-- begin --

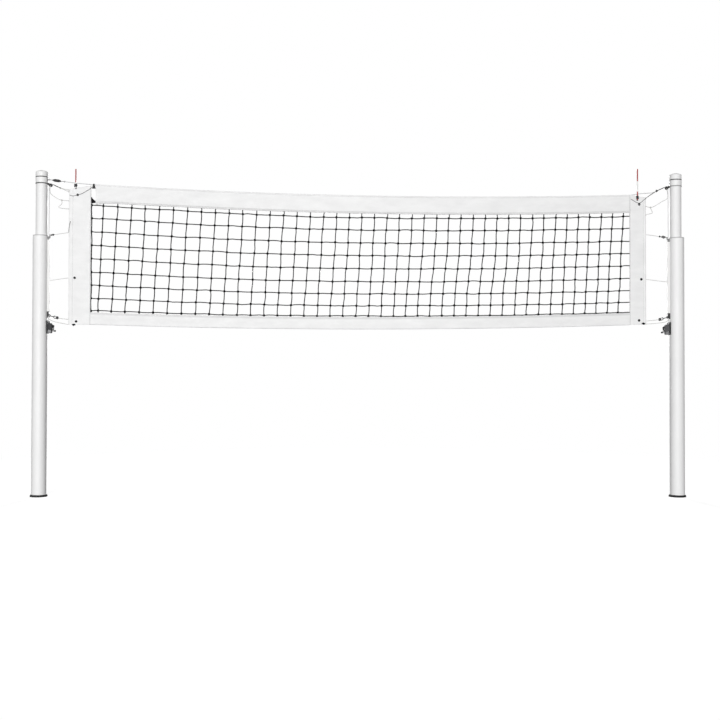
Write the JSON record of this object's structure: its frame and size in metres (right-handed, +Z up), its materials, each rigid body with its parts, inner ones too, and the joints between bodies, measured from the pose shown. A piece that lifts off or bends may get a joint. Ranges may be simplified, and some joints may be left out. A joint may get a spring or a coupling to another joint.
{
  "type": "volleyball net on poles",
  "caption": "Sagging square-mesh net with white bands between two telescopic posts, tightened by cables, snap hooks, a turnbuckle and worm winches, with short antennas",
  "frame": {"origin": "on the floor, midway between the two posts", "axes": "+X along the net to the right post, +Z up, +Y away from the side that the picture is taken from"},
  "size_m": [5.119, 0.1223, 2.58],
  "materials": {
    "post_paint": "satin",
    "cap_plastic": "satin",
    "guide_plastic": "matte",
    "guard_paint": "satin",
    "black_rubber": "matte",
    "black_metal": "satin",
    "cast_grey": "matte",
    "steel": "satin",
    "black_plastic": "satin",
    "net_cord": "matte",
    "band_fabric": "matte",
    "white_cord": "matte",
    "cable_steel": "satin",
    "antenna_red": "satin"
  },
  "bodies": {
    "posts": {"left_foot": "black_rubber", "right_foot": "black_rubber", "left_lower_tube": "post_paint", "right_lower_tube": "post_paint", "collar_bushes": "cap_plastic", "cable_guards": "guard_paint", "collar_eyes": "post_paint", "left_eye_plate": "black_metal", "right_eye_plate": "black_metal", "left_winch_base": "black_metal", "right_winch_base": "black_metal", "left_winch_housing": "cast_grey", "right_winch_housing": "cast_grey", "post_screws": "steel", "left_bottom_hook": "black_metal", "right_bottom_hook": "black_metal", "left_side_ties": "white_cord", "right_side_ties": "white_cord", "left_tension_cable": "cable_steel", "right_tension_cable": "cable_steel"},
    "net_and_upper_tubes": {"left_upper_tube": "post_paint", "right_upper_tube": "post_paint", "guide_rings": "guide_plastic", "left_cap": "cap_plastic", "right_cap": "cap_plastic", "cap_bands": "black_rubber", "left_hook_ring": "black_metal", "right_hook_ring": "black_metal", "left_top_hook": "black_metal", "right_top_hook": "black_metal", "turnbuckle_ends": "steel", "net_mesh": "net_cord", "top_band": "band_fabric", "bottom_band": "band_fabric", "left_side_band": "band_fabric", "right_side_band": "band_fabric", "top_cable": "white_cord", "bottom_rope": "white_cord", "left_antenna": "antenna_red", "right_antenna": "antenna_red", "left_antenna_clamp": "black_plastic", "right_antenna_clamp": "black_plastic", "left_top_ties": "white_cord", "right_top_ties": "white_cord", "eyelets": "black_plastic", "corner_clip": "black_plastic"},
    "left_crank_body": {"left_crank": "black_metal"},
    "right_crank_body": {"right_crank": "black_metal"},
    "left_crank_knob_body": {"left_crank_knob": "black_plastic"},
    "right_crank_knob_body": {"right_crank_knob": "black_plastic"},
    "left_winch_drum_body": {"left_winch_drum": "steel"},
    "right_winch_drum_body": {"right_winch_drum": "steel"},
    "left_top_gate_body": {"left_top_gate": "black_metal"},
    "right_top_gate_body": {"right_top_gate": "black_metal"},
    "left_bottom_gate_body": {"left_bottom_gate": "black_metal"},
    "right_bottom_gate_body": {"right_bottom_gate": "black_metal"},
    "turnbuckle_body_body": {"turnbuckle_body": "black_metal"},
    "left_sheave_body": {"left_sheave": "steel"},
    "right_sheave_body": {"right_sheave": "steel"}
  },
  "joints": [
    {"name": "height_slide", "type": "slide", "parent": "posts", "child": "net_and_upper_tubes", "axis": [0, 0, 1], "range_m": [-0.19, 0], "deforming": ["left_side_ties", "right_side_ties", "left_tension_cable", "right_tension_cable"]},
    {"name": "left_crank_turn", "type": "hinge", "parent": "posts", "child": "left_crank_body", "pos_m": [-2.404, 0.0205, 1.33], "axis": [1, 0, 0], "continuous": true},
    {"name": "right_crank_turn", "type": "hinge", "parent": "posts", "child": "right_crank_body", "pos_m": [2.404, 0.0205, 1.33], "axis": [-1, 0, 0], "continuous": true},
    {"name": "left_knob_spin", "type": "hinge", "parent": "left_crank_body", "child": "left_crank_knob_body", "pos_m": [-2.393, 0.0205, 1.292], "axis": [1, 0, 0], "continuous": true},
    {"name": "right_knob_spin", "type": "hinge", "parent": "right_crank_body", "child": "right_crank_knob_body", "pos_m": [2.393, 0.0205, 1.292], "axis": [-1, 0, 0], "continuous": true},
    {"name": "left_drum_turn", "type": "hinge", "parent": "posts", "child": "left_winch_drum_body", "pos_m": [-2.4235, 0, 1.286], "axis": [0, 1, 0], "continuous": true},
    {"name": "right_drum_turn", "type": "hinge", "parent": "posts", "child": "right_winch_drum_body", "pos_m": [2.4235, 0, 1.286], "axis": [0, -1, 0], "continuous": true},
    {"name": "left_sheave_turn", "type": "hinge", "parent": "net_and_upper_tubes", "child": "left_sheave_body", "pos_m": [-2.422, 0, 2.433], "axis": [0, 1, 0], "continuous": true},
    {"name": "right_sheave_turn", "type": "hinge", "parent": "net_and_upper_tubes", "child": "right_sheave_body", "pos_m": [2.422, 0, 2.433], "axis": [0, -1, 0], "continuous": true},
    {"name": "left_top_gate_swing", "type": "hinge", "parent": "net_and_upper_tubes", "child": "left_top_gate_body", "pos_m": [-2.37161, 0.008, 2.42274], "axis": [0.4226, 0, 0.9063], "range_deg": [-35, 0], "stiffness_Nm_per_rad": 0.02},
    {"name": "right_top_gate_swing", "type": "hinge", "parent": "net_and_upper_tubes", "child": "right_top_gate_body", "pos_m": [2.37161, 0.008, 2.42274], "axis": [0.4226, 0, -0.9063], "range_deg": [-35, 0], "stiffness_Nm_per_rad": 0.02},
    {"name": "left_bottom_gate_swing", "type": "hinge", "parent": "posts", "child": "left_bottom_gate_body", "pos_m": [-2.38569, 0, 1.40777], "axis": [0, -1, 0], "range_deg": [-35, 0], "stiffness_Nm_per_rad": 0.02},
    {"name": "right_bottom_gate_swing", "type": "hinge", "parent": "posts", "child": "right_bottom_gate_body", "pos_m": [2.38569, 0, 1.40777], "axis": [0, 1, 0], "range_deg": [-35, 0], "stiffness_Nm_per_rad": 0.02},
    {"name": "turnbuckle_turn", "type": "hinge", "parent": "net_and_upper_tubes", "child": "turnbuckle_body_body", "pos_m": [-2.4345, 0, 2.477], "axis": [0.9919, 0, -0.1271], "continuous": true}
  ],
  "couplings": [
    {"joint": "left_drum_turn", "follows": "left_crank_turn", "ratio": 0.05},
    {"joint": "right_drum_turn", "follows": "right_crank_turn", "ratio": 0.05},
    {"joint": "left_sheave_turn", "follows": "left_crank_turn", "ratio": 0.04375},
    {"joint": "right_sheave_turn", "follows": "right_crank_turn", "ratio": 0.04375}
  ]
}
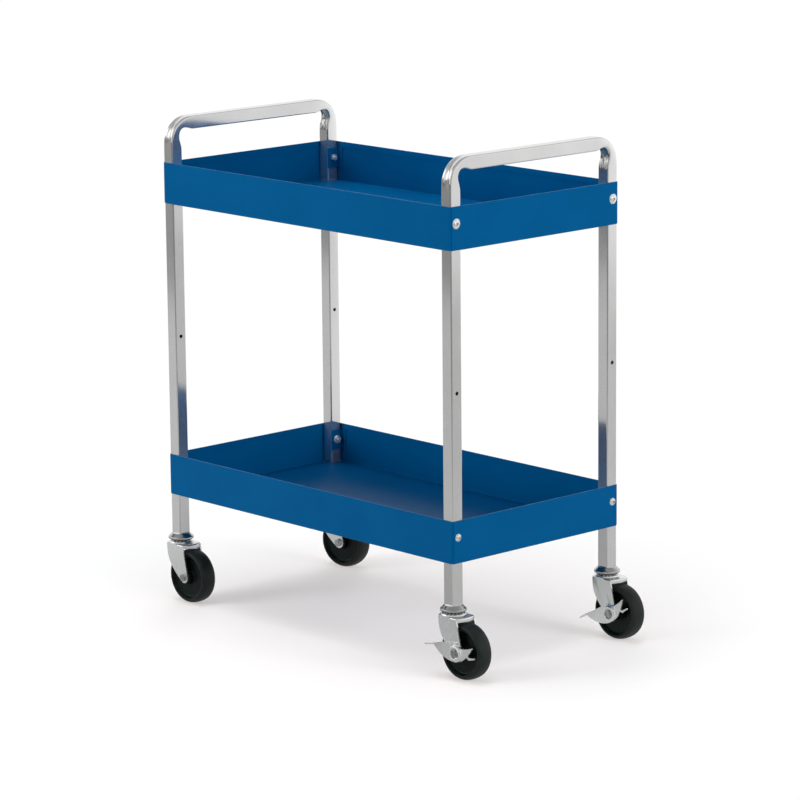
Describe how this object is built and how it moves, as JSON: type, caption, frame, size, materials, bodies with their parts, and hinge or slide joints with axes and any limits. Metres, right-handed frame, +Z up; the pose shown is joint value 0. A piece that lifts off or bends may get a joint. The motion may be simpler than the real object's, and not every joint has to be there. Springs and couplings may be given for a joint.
{
  "type": "utility cart",
  "caption": "Rolling utility cart with two deep sheet-metal trays held by two bent square-tube end frames, each with a handle, on swivel casters with foot brakes at one end.",
  "frame": {"origin": "bottom centre of the whole cart's bounding box at rest, on the floor between the four wheels", "axes": "+X along the cart towards the end with the braked casters, +Y across the cart, +Z up. Because every caster trails towards +X, the trays' centre is at x = -0.0278 m and y = 0.0044 m"},
  "size_m": [0.844, 0.4496, 0.9045],
  "materials": {
    "chrome_tube": "bright chrome plate",
    "blue_paint": "glossy blue powder coat",
    "plated_caster": "bright zinc plate",
    "plated_fasteners": "zinc plated",
    "wheel_black": "smooth hard rubber",
    "plug_rubber": "matt"
  },
  "bodies": {
    "cart": {"frame_rear": "chrome_tube", "frame_front": "chrome_tube", "tray_upper": "blue_paint", "tray_lower": "blue_paint", "brackets_upper": "blue_paint", "brackets_lower": "blue_paint", "screws_upper": "plated_fasteners", "screws_lower": "plated_fasteners", "nuts_upper": "plated_fasteners", "nuts_lower": "plated_fasteners", "plug_rl": "plug_rubber", "pin_rl": "plated_fasteners", "cover_rl": "plated_caster", "plug_rr": "plug_rubber", "pin_rr": "plated_fasteners", "cover_rr": "plated_caster", "plug_fl": "plug_rubber", "pin_fl": "plated_fasteners", "cover_fl": "plated_caster", "plug_fr": "plug_rubber", "pin_fr": "plated_fasteners", "cover_fr": "plated_caster"},
    "swivel_rl": {"balls_rl": "plated_fasteners", "yoke_rl": "plated_caster", "bolt_rl": "plated_fasteners", "nut_rl": "plated_fasteners", "sleeve_rl": "plated_fasteners", "lever_washer_rl": "plated_fasteners"},
    "wheel_body_rl": {"wheel_rl": "wheel_black"},
    "swivel_rr": {"balls_rr": "plated_fasteners", "yoke_rr": "plated_caster", "bolt_rr": "plated_fasteners", "nut_rr": "plated_fasteners", "sleeve_rr": "plated_fasteners", "lever_washer_rr": "plated_fasteners"},
    "wheel_body_rr": {"wheel_rr": "wheel_black"},
    "swivel_fl": {"balls_fl": "plated_fasteners", "yoke_fl": "plated_caster", "bolt_fl": "plated_fasteners", "nut_fl": "plated_fasteners", "sleeve_fl": "plated_fasteners"},
    "wheel_body_fl": {"wheel_fl": "wheel_black"},
    "swivel_fr": {"balls_fr": "plated_fasteners", "yoke_fr": "plated_caster", "bolt_fr": "plated_fasteners", "nut_fr": "plated_fasteners", "sleeve_fr": "plated_fasteners"},
    "wheel_body_fr": {"wheel_fr": "wheel_black"},
    "brake_rl": {"lever_rl": "plated_caster"},
    "brake_rr": {"lever_rr": "plated_caster"}
  },
  "joints": [
    {"name": "swivel_rl", "type": "hinge", "parent": "cart", "child": "swivel_rl", "pos_m": [0.33997, -0.18513, 0.1175], "axis": [0, 0, 1], "continuous": true},
    {"name": "spin_rl", "type": "hinge", "parent": "swivel_rl", "child": "wheel_body_rl", "pos_m": [0.37197, -0.18513, 0.05], "axis": [0, 1, 0], "continuous": true},
    {"name": "swivel_rr", "type": "hinge", "parent": "cart", "child": "swivel_rr", "pos_m": [0.33997, 0.19387, 0.1175], "axis": [0, 0, 1], "continuous": true},
    {"name": "spin_rr", "type": "hinge", "parent": "swivel_rr", "child": "wheel_body_rr", "pos_m": [0.37197, 0.19387, 0.05], "axis": [0, 1, 0], "continuous": true},
    {"name": "swivel_fl", "type": "hinge", "parent": "cart", "child": "swivel_fl", "pos_m": [-0.39563, -0.18513, 0.1175], "axis": [0, 0, 1], "continuous": true},
    {"name": "spin_fl", "type": "hinge", "parent": "swivel_fl", "child": "wheel_body_fl", "pos_m": [-0.36363, -0.18513, 0.05], "axis": [0, 1, 0], "continuous": true},
    {"name": "swivel_fr", "type": "hinge", "parent": "cart", "child": "swivel_fr", "pos_m": [-0.39563, 0.19387, 0.1175], "axis": [0, 0, 1], "continuous": true},
    {"name": "spin_fr", "type": "hinge", "parent": "swivel_fr", "child": "wheel_body_fr", "pos_m": [-0.36394, 0.19833, 0.05], "axis": [-0.1392, 0.9903, 0], "continuous": true},
    {"name": "brake_rl", "type": "hinge", "parent": "swivel_rl", "child": "brake_rl", "pos_m": [0.37197, -0.18513, 0.05], "axis": [0, -1, 0], "range_deg": [0, 23]},
    {"name": "brake_rr", "type": "hinge", "parent": "swivel_rr", "child": "brake_rr", "pos_m": [0.37197, 0.19387, 0.05], "axis": [0, -1, 0], "range_deg": [-23, 0]}
  ]
}
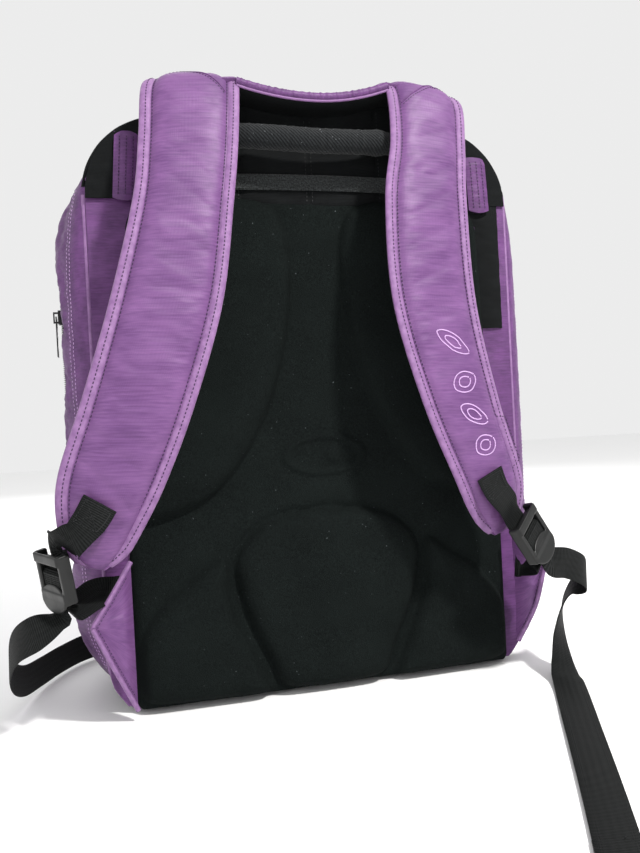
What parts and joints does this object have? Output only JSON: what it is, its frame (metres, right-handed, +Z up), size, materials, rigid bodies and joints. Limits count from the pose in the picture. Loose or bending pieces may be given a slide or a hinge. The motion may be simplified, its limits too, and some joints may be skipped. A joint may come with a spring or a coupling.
{
  "type": "racket backpack",
  "caption": "Upright padded backpack for rackets with two arm straps, moulded back pad, haul handle, adjusters with free webbing tails and five zipped openings",
  "frame": {"origin": "on the flat underside of the base panel, on the bag's mid-plane, 87 mm in front of the plane where the back pad is sewn on", "axes": "+Z up from the base, +Y towards the front of the bag (away from the wearer), +X to the right for someone looking at the back panel"},
  "size_m": [0.4707, 0.5282, 0.498],
  "materials": {
    "black_knit_foam": "matt black brushed knit over moulded foam",
    "purple_nylon": "lustrous purple woven nylon with fine cross wrinkles",
    "black_fabric": "matt black woven polyester",
    "black_webbing": "ribbed black 25 mm webbing",
    "zip_tape": "black woven tape with a black nylon coil",
    "lining": "grey lining over thin foam",
    "frame_sheet": "translucent grey polyethylene sheet",
    "lilac_piping": "covered piping cord",
    "black_acetal": "semi-gloss moulded black acetal",
    "zip_metal": "black enamelled die-cast zinc"
  },
  "bodies": {
    "root": {"back_pad": "black_knit_foam", "left_strap": "purple_nylon", "right_strap": "purple_nylon", "yoke": "purple_nylon", "racket_gusset": "purple_nylon", "racket_cover": "purple_nylon", "front_pocket": "purple_nylon", "left_side_pocket": "purple_nylon", "right_side_pocket": "purple_nylon", "left_wing": "purple_nylon", "right_wing": "purple_nylon", "upper_back_panel": "black_fabric", "back_wall": "black_fabric", "main_gusset": "black_fabric", "divider": "black_fabric", "base_panel": "black_fabric", "loop_band": "black_webbing", "left_handle_anchor": "black_webbing", "right_handle_anchor": "black_webbing", "left_strap_webbing": "black_webbing", "right_strap_webbing": "black_webbing", "left_lower_webbing": "black_webbing", "right_lower_webbing": "black_webbing", "left_tail": "black_webbing", "right_tail": "black_webbing", "main_zip_track": "zip_tape", "racket_zip_track": "zip_tape", "front_zip_track": "zip_tape", "left_side_zip_track": "zip_tape", "right_side_zip_track": "zip_tape", "inner_sleeve": "lining", "frame_sheet": "frame_sheet", "back_piping": "lilac_piping", "front_piping": "lilac_piping"},
    "handle": {"haul_handle": "black_knit_foam"},
    "left_lock": {"left_ladder_lock": "black_acetal", "left_webbing_turn": "black_webbing"},
    "right_lock": {"right_ladder_lock": "black_acetal", "right_webbing_turn": "black_webbing"},
    "main_a_slider": {"main_zip_slider_a": "zip_metal"},
    "main_a_pull": {"main_zip_pull_a": "zip_metal"},
    "main_b_slider": {"main_zip_slider_b": "zip_metal"},
    "main_b_pull": {"main_zip_pull_b": "zip_metal"},
    "racket_slider": {"racket_zip_slider": "zip_metal"},
    "racket_pull": {"racket_zip_pull": "zip_metal"},
    "front_slider": {"front_zip_slider": "zip_metal"},
    "front_pull": {"front_zip_pull": "zip_metal"},
    "left_side_slider": {"left_side_zip_slider": "zip_metal"},
    "left_side_pull": {"left_side_zip_pull": "zip_metal"},
    "right_side_slider": {"right_side_zip_slider": "zip_metal"},
    "right_side_pull": {"right_side_zip_pull": "zip_metal"}
  },
  "joints": [
    {"name": "handle_swing", "type": "hinge", "parent": "root", "child": "handle", "pos_m": [0, -0.099, 0.447], "axis": [1, 0, 0], "range_deg": [-50, 45]},
    {"name": "left_lock_tilt", "type": "hinge", "parent": "root", "child": "left_lock", "pos_m": [-0.212, -0.146, 0.135], "axis": [-0.5165, 0.854, 0.0628], "range_deg": [0, 25]},
    {"name": "right_lock_tilt", "type": "hinge", "parent": "root", "child": "right_lock", "pos_m": [0.142, -0.161, 0.133], "axis": [-0.6833, -0.4749, -0.5545], "range_deg": [0, 25]},
    {"name": "main_a_slide", "type": "slide", "parent": "root", "child": "main_a_slider", "axis": [1, 0, 0], "range_m": [-0.095, 0]},
    {"name": "main_a_pull_swing", "type": "hinge", "parent": "main_a_slider", "child": "main_a_pull", "pos_m": [-0.009, -0.03, 0.4747], "axis": [0, 1, 0], "range_deg": [0, 100]},
    {"name": "main_b_slide", "type": "slide", "parent": "root", "child": "main_b_slider", "axis": [1, 0, 0], "range_m": [0, 0.095]},
    {"name": "main_b_pull_swing", "type": "hinge", "parent": "main_b_slider", "child": "main_b_pull", "pos_m": [0.009, -0.03, 0.4747], "axis": [0, -1, 0], "range_deg": [0, 100]},
    {"name": "racket_slide", "type": "slide", "parent": "root", "child": "racket_slider", "axis": [1, 0, 0], "range_m": [-0.18, 0]},
    {"name": "racket_pull_swing", "type": "hinge", "parent": "racket_slider", "child": "racket_pull", "pos_m": [0.09, 0.04, 0.4467], "axis": [0, -1, 0], "range_deg": [0, 180]},
    {"name": "front_slide", "type": "slide", "parent": "root", "child": "front_slider", "axis": [1, 0, 0], "range_m": [-0.156, 0]},
    {"name": "front_pull_swing", "type": "hinge", "parent": "front_slider", "child": "front_pull", "pos_m": [0.078, 0.112, 0.236], "axis": [0, 0, 1], "range_deg": [0, 180]},
    {"name": "left_side_slide", "type": "slide", "parent": "root", "child": "left_side_slider", "axis": [0, 0, 1], "range_m": [-0.184, 0]},
    {"name": "left_side_pull_swing", "type": "hinge", "parent": "left_side_slider", "child": "left_side_pull", "pos_m": [-0.209, -0.012, 0.322], "axis": [0, 1, 0], "range_deg": [0, 180]},
    {"name": "right_side_slide", "type": "slide", "parent": "root", "child": "right_side_slider", "axis": [0, 0, 1], "range_m": [-0.184, 0]},
    {"name": "right_side_pull_swing", "type": "hinge", "parent": "right_side_slider", "child": "right_side_pull", "pos_m": [0.209, -0.012, 0.322], "axis": [0, -1, 0], "range_deg": [0, 180]}
  ]
}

-- end --

What the exercise asks
Where a line contains the string "picture", extract that line.

The reply
  "frame": {"origin": "on the floor, midway between the two posts", "axes": "+X along the net to the right post, +Z up, +Y away from the side that the picture is taken from"},
What parts and joints does this object have? Output only JSON: what it is, its frame (metres, right-handed, +Z up), size, materials, rigid bodies and joints. Limits count from the pose in the picture. Loose or bending pieces may be given a slide or a hinge. The motion may be simplified, its limits too, and some joints may be skipped. A joint may come with a spring or a coupling.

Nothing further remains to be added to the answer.